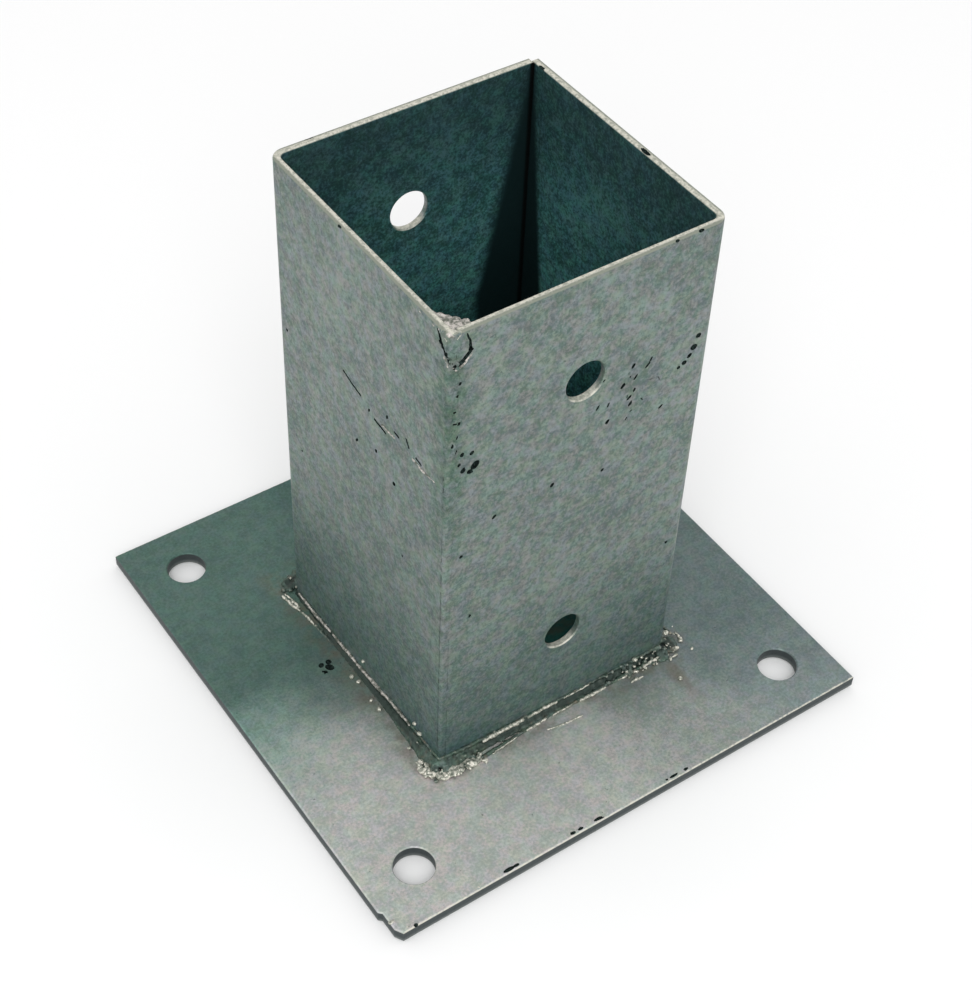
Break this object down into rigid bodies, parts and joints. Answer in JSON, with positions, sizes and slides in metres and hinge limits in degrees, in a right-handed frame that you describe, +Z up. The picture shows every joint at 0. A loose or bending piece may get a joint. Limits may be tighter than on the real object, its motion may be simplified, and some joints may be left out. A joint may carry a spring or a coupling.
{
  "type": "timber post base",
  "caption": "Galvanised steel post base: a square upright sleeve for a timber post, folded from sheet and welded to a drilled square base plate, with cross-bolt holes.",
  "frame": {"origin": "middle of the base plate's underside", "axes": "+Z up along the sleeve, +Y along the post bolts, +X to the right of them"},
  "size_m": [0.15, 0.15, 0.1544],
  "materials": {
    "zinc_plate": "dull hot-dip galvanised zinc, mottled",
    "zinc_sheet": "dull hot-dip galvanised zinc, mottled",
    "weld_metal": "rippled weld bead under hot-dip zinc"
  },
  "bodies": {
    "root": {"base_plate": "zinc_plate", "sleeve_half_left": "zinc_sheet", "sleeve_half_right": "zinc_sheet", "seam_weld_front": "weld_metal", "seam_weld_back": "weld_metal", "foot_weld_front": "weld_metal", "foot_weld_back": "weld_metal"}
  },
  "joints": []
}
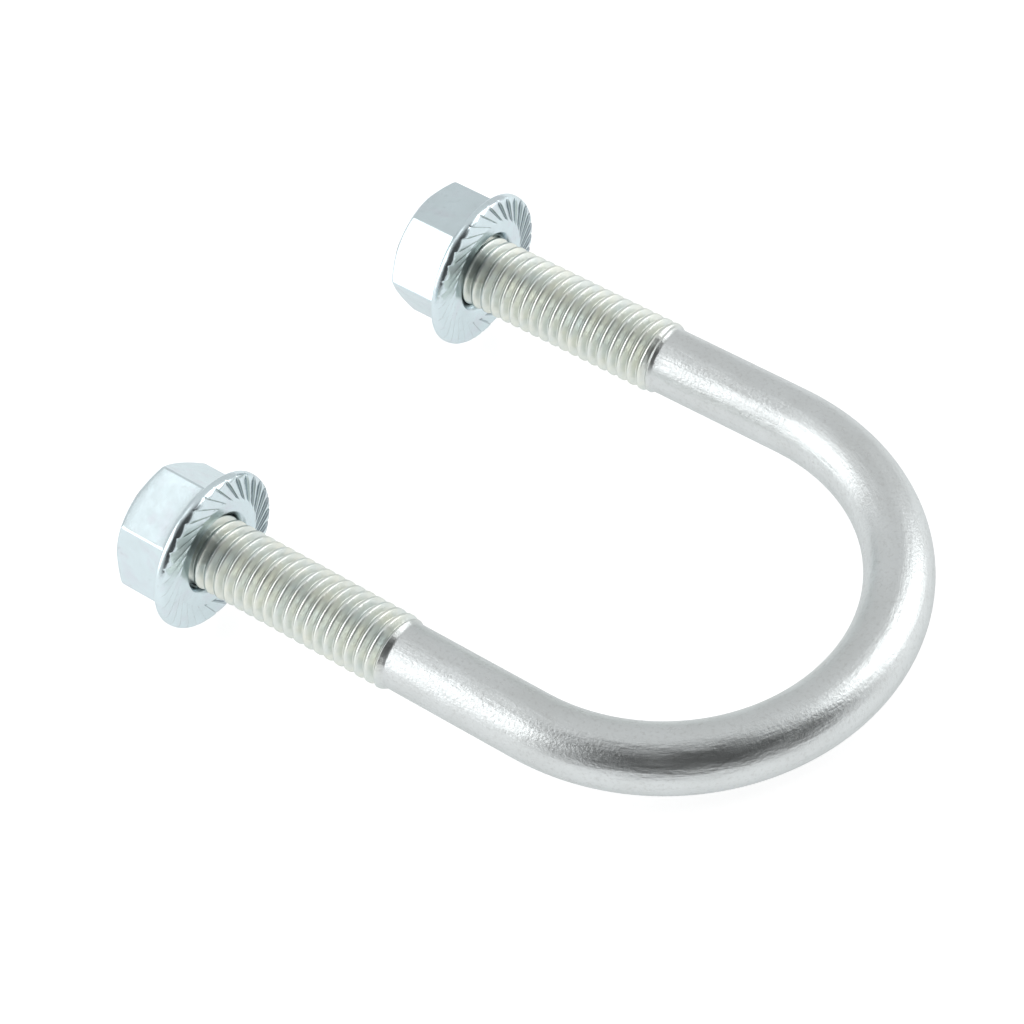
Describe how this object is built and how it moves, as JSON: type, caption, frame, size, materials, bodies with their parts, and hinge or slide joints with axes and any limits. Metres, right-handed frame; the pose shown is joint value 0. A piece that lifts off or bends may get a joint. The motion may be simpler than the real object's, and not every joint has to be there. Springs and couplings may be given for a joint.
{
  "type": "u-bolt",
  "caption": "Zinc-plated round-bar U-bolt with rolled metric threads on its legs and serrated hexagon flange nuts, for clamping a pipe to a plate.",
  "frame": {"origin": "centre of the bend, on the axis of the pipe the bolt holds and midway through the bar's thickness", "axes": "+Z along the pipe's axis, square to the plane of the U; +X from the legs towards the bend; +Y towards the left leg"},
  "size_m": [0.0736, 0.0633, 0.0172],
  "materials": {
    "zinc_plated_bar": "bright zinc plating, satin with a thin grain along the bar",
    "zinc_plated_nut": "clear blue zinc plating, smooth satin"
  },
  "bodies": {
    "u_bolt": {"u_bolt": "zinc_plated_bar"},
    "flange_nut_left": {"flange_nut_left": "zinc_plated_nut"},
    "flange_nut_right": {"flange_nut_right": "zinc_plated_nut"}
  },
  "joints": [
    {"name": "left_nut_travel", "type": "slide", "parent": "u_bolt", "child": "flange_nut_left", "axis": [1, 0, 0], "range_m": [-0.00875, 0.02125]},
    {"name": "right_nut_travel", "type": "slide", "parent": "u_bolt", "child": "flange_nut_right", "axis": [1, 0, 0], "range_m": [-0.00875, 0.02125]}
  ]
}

───

» Objective: Search the preceding listing for the word "JSON" and pull out every line that holds it.

» Task result:
Break this object down into rigid bodies, parts and joints. Answer in JSON, with positions, sizes and slides in metres and hinge limits in degrees, in a right-handed frame that you describe, +Z up. The picture shows every joint at 0. A loose or bending piece may get a joint. Limits may be tighter than on the real object, its motion may be simplified, and some joints may be left out. A joint may carry a spring or a coupling.
Describe how this object is built and how it moves, as JSON: type, caption, frame, size, materials, bodies with their parts, and hinge or slide joints with axes and any limits. Metres, right-handed frame; the pose shown is joint value 0. A piece that lifts off or bends may get a joint. The motion may be simpler than the real object's, and not every joint has to be there. Springs and couplings may be given for a joint.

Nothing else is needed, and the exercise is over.